Sonntag, 7. August 2016

Buchtipp - Durchs Nadelöhr

Traumaheilung durch Radikale Erlaubnis - neues Buch von Mike Hellwig

In seinem neuen Buch erzählt uns der Therapeut und Autor nichts Neues - es zu lesen lohnt sich aber dennoch. 

"Nichts Neues" klingt zunächst nach Abwinken - wozu soll ich es dann lesen? Ich meine damit nur, dass dem Konzept der Radikalen Erlaubnis inhaltlich nichts hinzugefügt wird. Die Radikale Erlaubnis bedeutet, kurz gefasst, die unein-geschränkte Anerkennung aller Gefühle, auch der vermeintlich kindischen (in Wirklichkeit: kindlichen) und schmerzlichsten, und unser Körper zeigt uns den Weg dorthin und hindurch.

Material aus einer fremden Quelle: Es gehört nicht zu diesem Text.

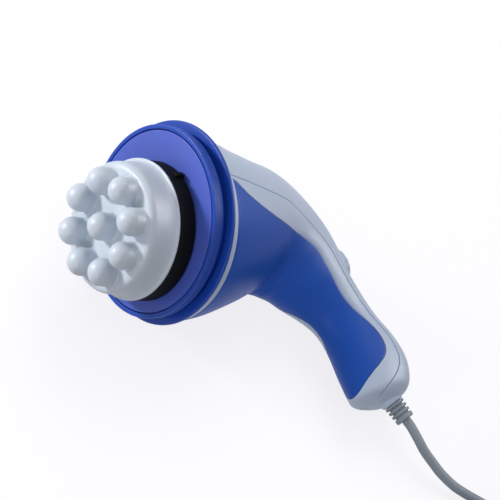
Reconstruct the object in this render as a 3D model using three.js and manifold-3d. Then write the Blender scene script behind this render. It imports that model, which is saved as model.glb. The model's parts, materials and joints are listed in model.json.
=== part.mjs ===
// Orbital body massager: a banana-shaped hand unit with a brush motor in its head.
// The motor turns an eccentric, and the studded applicator rides on it and orbits.
// Everything is built in the head's own frame and then laid on its side, as at rest.
// Head frame: x along the head axis towards the skin, y down the handle, z to the near side.
// Lengths are millimetres and angles are degrees.

import * as THREE from "three";
import { ConvexHull } from "three/addons/math/ConvexHull.js";
import { mergeVertices } from "three/addons/utils/BufferGeometryUtils.js";
import Module from "manifold-3d";

const wasm = await Module();
wasm.setup();

// Clearances and cutting allowances
const fitGap = 0.3;
const sweepGap = 0.7;
const overrun = 1;
const weldStep = 0.0002;

// Head ring: a rear flange and a front collar with a groove between them for a net cover
const flangeRadius = 55;
const flangeThickness = 3.4;
const lipRadius = 52.2;
const grooveWidth = 3;
const collarDepth = 6.9;
const collarTaper = 1.3;
const grooveRadius = 47.6;
const ringWall = 2.6;
const edgeRound = 1.1;
const spigotRadius = 49.5;
const spigotLength = 5;
const beadHeight = 0.7;
const beadWidth = 1.4;
const ringSides = 28;
const holeSides = 6;
const shankSides = 8;

// Front cover plate that closes the ring behind the applicator
const coverThickness = 2.4;
const coverRim = 2.7;
const coverHoleRadius = 21;
const coverSkirt = 4;
const coverSkirtWall = 1.6;

// Housing: a lofted banana in two shells, parted along its widest line
const housingRadius = 53;
const housingDepth = 127;
const handleDrop = 101;
const shellWall = 3.2;
const sectionSides = 26;
const cavitySides = 16;
const housingSteps = 23;
const cavitySteps = 11;
const cavityEndShare = 0.9;
const partingSteps = 24;

// Blue grip inlaid in the front shell
const gripThickness = 1.2;
const gripSteps = 22;

// Screws, and the posts that hold the shells together
const postRadius = 5;
const screwShank = 1.5;
const screwHead = 2.9;
const screwHeadHeight = 1.9;
const headPostSpread = 37.5;
const headScrewSeat = 8;
const handleScrewSeat = 4.5;
const screwGrip = 8;
const headPostShare = 0.075;
const handlePostShares = [0.6, 0.74];

// Air slots on the hidden crown of the back shell
const ventCount = 5;
const ventPitch = 4.6;
const ventWidth = 2;
const ventLength = 20;
const ventMiddleShare = 0.28;

// Applicator with its studs
const applicatorLip = 38.1;
const applicatorLipThickness = 1.2;
const applicatorNeck = 1.6;
const applicatorNeckRadius = 36;
const applicatorRadius = 35.3;
const applicatorDepth = 17.4;
const applicatorWall = 2.6;
const applicatorEdge = 4;
const socketWall = 2.6;
const studRadius = 7.65;
const studRise = 5.1;
const studCircle = 24.3;
const studCount = 8;
const studPhase = 153.8;

// Black carrier under the applicator
const drumRadius = 37.5;
const drumDepth = 10.5;
const drumWall = 2;
const carrierSpigot = 9.5;
const carrierSpigotLength = 9.5;
const carrierSpigotWall = 2.4;
const lugCount = 2;
const lugWidth = 3;
const lugHeight = 2;
const lugLength = 5.5;
const lugPhase = 108;

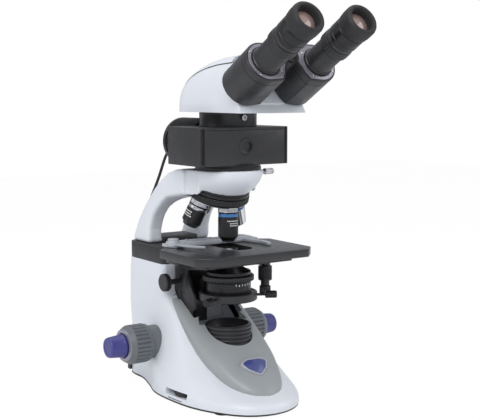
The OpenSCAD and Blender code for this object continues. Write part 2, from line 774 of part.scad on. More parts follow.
module clip_finger() color("silver") on_axis() difference() {
    union() {
        translate([pin_x, pin_y, 0]) rod(8, holder_z1 - 3 + gap, holder_z1 + 4);
        slab(holder_z1 - 3 + gap, holder_z1) polygon([[-57, 30], [-53, 8],
            [-45, -7], [-38, -13], [-36.5, -11], [-42, -2], [-46, 12], [-44.5, 30]]);
    }
    translate([pin_x, pin_y, 0]) rod(pin_r + fit, 160, 190);
}

module on_drive() translate([drive_x, drive_y, 0]) children();

module drive_knobs_y() color("dimgray") on_axis() on_drive() difference() {
    union() {
        rod(8, drive_z - 16, drive_z + 1);
        rod(5, drive_z - 22, drive_z - 15);
    }
    rod(3 + fit, 119, 140);
    rod(2, 100, 140);
    flutes(24, 8.2, 0.7, drive_z - 14, drive_z - 2);
}

module drive_knob_x() color("dimgray") on_axis() on_drive() difference() {
    union() {
        rod(6.5, drive_z - 32, drive_z - 22 - gap);
        rod(1.5, drive_z - 23, stage_z0 - 3);
    }
    flutes(20, 6.7, 0.6, drive_z - 30, drive_z - 24);
}

// ---- condenser ----

module condenser_carrier_form() difference() {
    union() {
        rod(ring_r, condenser_z - ring_t / 2, condenser_z + ring_t / 2);
        box(-15, 15, 27, condenser_axis_y - condenser_pinion_r - gap, 102, 128);
    }
    rod(26, 90, 140);
    rod(29, condenser_z + ring_t / 2, 140);
}

module condenser_unit() color("dimgray") on_axis() difference() {
    union() {
        condenser_carrier_form();
        rod(26, condenser_z - ring_t / 2, 120);
        rod(condenser_r, 119.9, 130);
        rod(iris_r, 129.9, 137);
        rod(condenser_r, 136.6, 141);
        translate([0, 0, 140.9]) cylinder(r1 = 22, r2 = 11, h = 7);
        rod(11, 147, 165);
    }
    rod(8, 90, 162);
    translate([0, 0, 162]) rod(9.5, 0, 5);
    for (a = [-30, 210]) rotate([0, 0, a]) translate([0, 0, condenser_z]) rod_x(1.5 + fit, 26.3, 40);
}

// Knurled ring that opens the iris
module iris_ring() color("dimgray") on_axis() difference() {
    pipe(condenser_r + 3.4, iris_r + fit, iris_z0, iris_z0 + 6);
    flutes(48, condenser_r + 3.6, 0.7, iris_z0 + 0.8, iris_z0 + 5.2);
}

// Knob and pinion that raise and lower the condenser
module condenser_knob() color("dimgray") on_axis()
    translate([0, condenser_axis_y, condenser_knob_z]) difference() {
        union() {
            rod_x(3, -48, -9);
            rod_x(10, -53.5, -46.5);
            rod_x(condenser_pinion_r, -12.5, -8);
        }
        rotate([0, 90, 0]) flutes(32, 10.2, 0.8, -54.5, -48.5);
        rotate([0, 90, 0]) flutes(12, condenser_pinion_r + 0.2, 0.7, -13, -7);
    }

module centring_screw(angle) on_axis() rotate([0, 0, angle]) translate([0, 0, condenser_z]) {
    rod_x(1.5, 26.6, 42);
    difference() {
        rod_x(4.1, 41, 54);
        rotate([0, 90, 0]) flutes(16, 4.3, 0.5, 43, 53);
    }
}

module centring_screw_left() color("black") centring_screw(210);
module centring_screw_right() color("black") centring_screw(-30);

base_shell();
base_cover();
lamp_hood();
field_lens();
lamp_board();
badge_plate();
bottom_plate();
rubber_feet();
rear_cover();
power_inlet();
power_switch();
dimmer_wheel();
coarse_shaft();
coarse_knobs();
fine_knobs();
shaft_collars();
arm_collar();
upper_arm();
turret_base();
turret_disc();
objective_front();
objective_right();
objective_back();
objective_left();
mount_ring();
clamp_screw();
filter_housing();
end_caps();
port_plug();
filter_cube();
lamp_house();
lamp_lead();
lead_plug();
neck_ring();
neck_screw();
head_base();
head_roof();
hinge_pin();
left_prism_housing();
right_prism_housing();
left_eye_tube();
right_eye_tube();
diopter_ring_left();
diopter_ring_right();
left_eyepiece();
right_eyepiece();
left_eyecup();
right_eyecup();
stage_carrier();
stage_rails();
stage_plate();
slide_holder();
clip_finger();
drive_knobs_y();
drive_knob_x();
condenser_unit();
condenser_knob();
iris_ring();
centring_screw_left();
centring_screw_right();
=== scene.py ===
"""Looks of an upright laboratory microscope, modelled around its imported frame."""

import json
import math
from contextlib import contextmanager

import bpy
from bpy.props import FloatProperty, FloatVectorProperty, IntProperty, PointerProperty
from mathutils import Matrix, Vector

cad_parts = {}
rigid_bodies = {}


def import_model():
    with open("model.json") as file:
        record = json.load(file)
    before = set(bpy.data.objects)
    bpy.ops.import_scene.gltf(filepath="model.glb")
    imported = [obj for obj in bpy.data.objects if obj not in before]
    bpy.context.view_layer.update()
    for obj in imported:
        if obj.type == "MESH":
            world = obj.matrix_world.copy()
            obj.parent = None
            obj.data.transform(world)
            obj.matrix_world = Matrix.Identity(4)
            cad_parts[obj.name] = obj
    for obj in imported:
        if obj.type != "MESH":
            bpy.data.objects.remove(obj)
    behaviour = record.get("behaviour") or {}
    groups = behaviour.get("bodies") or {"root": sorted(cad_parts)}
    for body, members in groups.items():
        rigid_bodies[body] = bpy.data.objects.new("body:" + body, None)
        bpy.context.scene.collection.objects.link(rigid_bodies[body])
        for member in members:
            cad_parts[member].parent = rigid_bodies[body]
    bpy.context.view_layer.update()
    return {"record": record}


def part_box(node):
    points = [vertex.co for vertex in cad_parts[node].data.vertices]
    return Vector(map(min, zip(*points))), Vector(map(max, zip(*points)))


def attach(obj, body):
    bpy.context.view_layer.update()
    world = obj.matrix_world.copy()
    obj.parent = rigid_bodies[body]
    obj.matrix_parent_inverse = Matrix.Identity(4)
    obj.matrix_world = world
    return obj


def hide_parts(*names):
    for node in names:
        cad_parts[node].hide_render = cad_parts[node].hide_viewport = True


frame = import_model()

bl_info = {
    "name": "Laboratory Microscope",
    "version": (1, 0, 0),
    "blender": (4, 5, 0),
    "location": "View3D > Sidebar > Microscope",
    "description": "Builds the finished surfaces of an upright laboratory microscope",
    "category": "Add Mesh",
}

# ---------------------------------------------------------------- places

MM = 0.001
SCALE = Matrix.Scale(MM, 4)
JOINTS = {j["name"]: j for j in frame["record"]["behaviour"]["joints"]}


def middle(node):
    """The middle of a node's box, in metres."""
    low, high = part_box(node)
    return (low + high) / 2


def turn(axis, degrees):
    return Matrix.Rotation(math.radians(degrees), 4, axis)


def shift(x, y, z):
    """A move in millimetres."""
    return Matrix.Translation((x, y, z))


def joint_place(name):
    return Matrix.Translation(Vector(JOINTS[name]["pos_m"]))


AXIS_Y = middle("lamp_hood").y
STAND = Matrix.Translation((0, AXIS_Y, 0)) @ SCALE
EYE_TILT = 30
HINGE_UP = 8
HINGE_MIDDLE = 24
HEAD = (joint_place("left_prism_turn") @ turn("X", 90 - EYE_TILT) @ SCALE
        @ shift(0, -HINGE_UP, -HINGE_MIDDLE))
TURRET_TILT = 18
TURRET = joint_place("turret_turn") @ turn("X", TURRET_TILT) @ SCALE
SEAT_R = 21
SHAFT = joint_place("coarse_turn") @ SCALE
EYE_HALF = 32
BLOCK_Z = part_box("filter_housing")[0].z / MM
BLOCK_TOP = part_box("filter_housing")[1].z / MM
HEAD_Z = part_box("neck_ring")[1].z / MM + 0.3
STAGE_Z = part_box("slide_holder")[0].z / MM + 8
COLUMN_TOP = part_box("arm_collar")[0].z / MM
ARM_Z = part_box("arm_collar")[1].z / MM

# ---------------------------------------------------------------- modelling


def only(*objects):
    bpy.ops.object.select_all(action="DESELECT")
    for thing in objects:
        thing.select_set(True)
    bpy.context.view_layer.objects.active = objects[0]


@contextmanager
def editing(obj, selected="SELECT"):
    """Edit mode on one object, with everything or nothing selected."""
    only(obj)
    bpy.ops.object.mode_set(mode="EDIT")
    bpy.ops.mesh.select_all(action=selected)
    yield
    bpy.ops.object.mode_set(mode="OBJECT")


def pick(obj, test, mode="VERT"):
    """Selects the vertices, edges or faces whose middle passes the test."""
    only(obj)
    bpy.ops.object.mode_set(mode="EDIT")
    bpy.ops.mesh.select_mode(type=mode)
    bpy.ops.mesh.select_all(action="DESELECT")
    bpy.ops.object.mode_set(mode="OBJECT")
    mesh = obj.data
    if mode == "VERT":
        for vertex in mesh.vertices:
            vertex.select = test(vertex.co)
    elif mode == "EDGE":
        for edge in mesh.edges:
            a, b = (mesh.vertices[i].co for i in edge.vertices)
            edge.select = test(a, b)
    else:
        for face in mesh.polygons:
            face.select = test(face.center, face.normal)


def modify(obj, kind, **settings):
    """Adds one modifier and applies it."""
    only(obj)
    modifier = obj.modifiers.new(kind.title(), kind)
    for key, value in settings.items():
        setattr(modifier, key, value)
    bpy.ops.object.modifier_apply(modifier=modifier.name)


def bevel(obj, width, segments=2, angle=35):
    modify(obj, "BEVEL", width=width, segments=segments, limit_method="ANGLE",
           angle_limit=math.radians(angle), harden_normals=False)


def cut(obj, *cutters):
    for cutter in cutters:
        modify(obj, "BOOLEAN", operation="DIFFERENCE", object=cutter, solver="EXACT")
        bpy.data.objects.remove(cutter)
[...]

Die Begriffe Gastgeber (ich), Wächter (meine verschiedenen Verhaltensweisen, mit z.B. schmerzlichen Situationen umzugehen, eine Art Kontrollinstanz) und Gäste (die Flora und Fauna meines Neurosengartens) sind aus früheren Büchern vertraut, hinzugekommen ist das Nadelöhr, durch das ich hindurch muss, um "ganz" zu werden. Das Nadelöhr kennen wir aus der Bibel - Ihr wisst  schon, Kamel vs. reicher Mann etc. Es ist eng und klein, und hindurch kommt es sich nicht so leicht. Bei Hellwig erinnert es an einen Geburtskanal, und der Prozess an eine Wiedergeburt. Diesmal als heiler Mensch. 

Das Neue in "Traumaheilung" ist, dass Mike Hellwig uns an seinem eigenen Weg teilnehmen lässt. Wer seine Bücher * und Videos ** kennt,  weiß schon um seine Furchtlosigkeit, auch sich selbst in seiner Arbeit zu zeigen. Darin unterscheidet er sich deutlich vom klassischen Therapeuten, der in der Regel zwar empathisch, aber unpersönlich auftritt.

Hellwig erzählt aufrichtig und schonungslos von seiner eigenen Entwicklung inklusive Irrtümern, falscher Heldenverehrung, Tief- und Tiefstpunkten. Aber auch von seinen Entdeckungen und dem Erlebnis der inneren Freiheit und Freude, nachdem er selbst sich das erste Mal unter höllischen Schmerzen durch das Nadelöhr gezwängt hat.

Ein bisschen Eitelkeit mag dabei im Spiel sein, aber als Leser fühle ich mit, und der Weg der Erkenntnis wird nachvollziehbar und glaubwürdig.

Nach Hellwig gibt es keine andere Lösung als alles, was in uns rumort, auch die vermeintlich bösen Gefühle und Gelüste, anzunehmen, wirklich zu fühlen und dies immer wieder, bis sie ihre Macht verlieren. 

Es gilt, nicht etwa den gordischen Knoten mit einem Hieb zu zerschlagen, sondern ihn mutig aber behutsam zu entwirren, bis wir die einzelnen Fäden erkennen und daraus vielleicht etwas Neues knüpfen können.